Thought about this a bit more and chatted with Daniel a bit. I think
a better solution is to set data_start = data_end = 0 by default in the
sendpage case. This will disallow any read/writes into the sendpage
data. Then if the user needs to read/write data we can use a helper
bpf_sk_msg_pull_data(start_byte, end_byte) which can pull the data into a
linear buffer as needed. This will ensure any user writes will not
change data after the BPF verdict (your concern). Also it will minimize
the amount of data that needs to be copied (my concern). In some of my
use cases where no data is needed we can simple not use the helper. Then
on the sendmsg side we can continue to set the (data_start, data_end)
pointers to the first scatterlist element. But, also use this helper to
set the data pointers past the first scatterlist element if needed. So
if someone wants to read past the first 4k bytes on a large send for
example this can be done with the above helper. BPF programs just
need to check (start,end) data pointers and can be oblivious to
if the program is being invoked by a call from sendpage or sendmsg.

I think this is a fairly elegant solution. Finally we can further
optimize later with a flag if needed to cover the case where we
want to read lots of bytes but _not_ do the copy. We can debate
the usefulness of this later with actual perf data.
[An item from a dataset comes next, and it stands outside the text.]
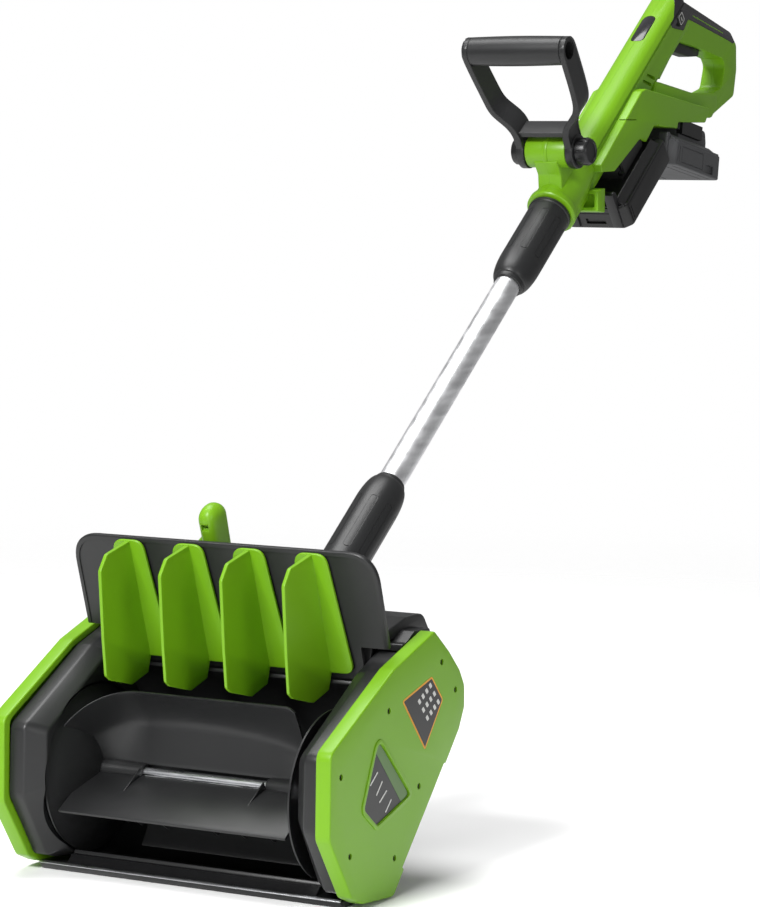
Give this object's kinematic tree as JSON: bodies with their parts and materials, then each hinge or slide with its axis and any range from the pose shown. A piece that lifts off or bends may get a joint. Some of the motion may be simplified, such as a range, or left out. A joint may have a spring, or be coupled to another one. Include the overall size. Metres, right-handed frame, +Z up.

All this has the added bonus that all I need is another patch on
top to add the helper. Pseudo code might look like this,

my_bpf_prog(struct sk_msg_md *msg) {
	void *data_end = msg->data_end;
	void *data_start = msg->data_start;

	need = PARSE_BYTES;

	// ensure user actually sent full header
	if (msg->size < PARSE_BYTES) {
		bpf_msg_cork(PARSE_BYTES);
		return SK_DROP;
	}

	/* ensure we can read full header, if this is a
	 * sendmsg system call AND PARSE_BYTES are all in
	 * the first scatterlist elem this is a no-op.
	 * If this is a sendpage call will put PARSE_BYTES
	 * in a psock buffer to avoid user modifications.
	 */
	if (data_end - data_start < PARSE_BYTES) {
		err = bpf_sk_msg_pull_data(0, PARSE_BYTES, flags);
		if (err)
			return SK_DROP;
	}

	// we have the full header parse it now
	verdict = my_bpf_header_parser(msg);
	return verdict;
}

Future optimization can work with prologue to pull in bytes
more efficiently. And for what its worth I found a couple bugs
in the error path of the sendpage hook I can fix in the v2 as well.

What do you think? 

@Daniel, sound more or less like what you were thinking?

> 
>>> So the "I need at least X more bytes" is the msg_cork_bytes() in patch
>>> 7. I could handle the sendpage case the same as I handle the sendmsg
>>> case and copy the data into the buffer until N bytes are received. I
>>> had planned to add this mode in a follow up series but could add it in
>>> this series so we have all the pieces in one submission.
>>>
>>> Although I used a scatterlist instead of a linear buffer. I was
>>> planning to add a helper to pull in next sg list item if needed
>>> rather than try to allocate a large linear block up front.
>>
>> For non-deep packet inspection cases this re-running of the parser case
>> will probably not trigger at all.
>>
> 
> Agreed, its mostly there to handle cases where the sendmsg call
> only sent part of a application (kafka, http, etc) header. This can
> happen if user is sending multiple messages in a single sendmsg/sendfile
> call. But, yeah I see it rarely in practice its mostly there for
> completeness and to handle these edge cases.
>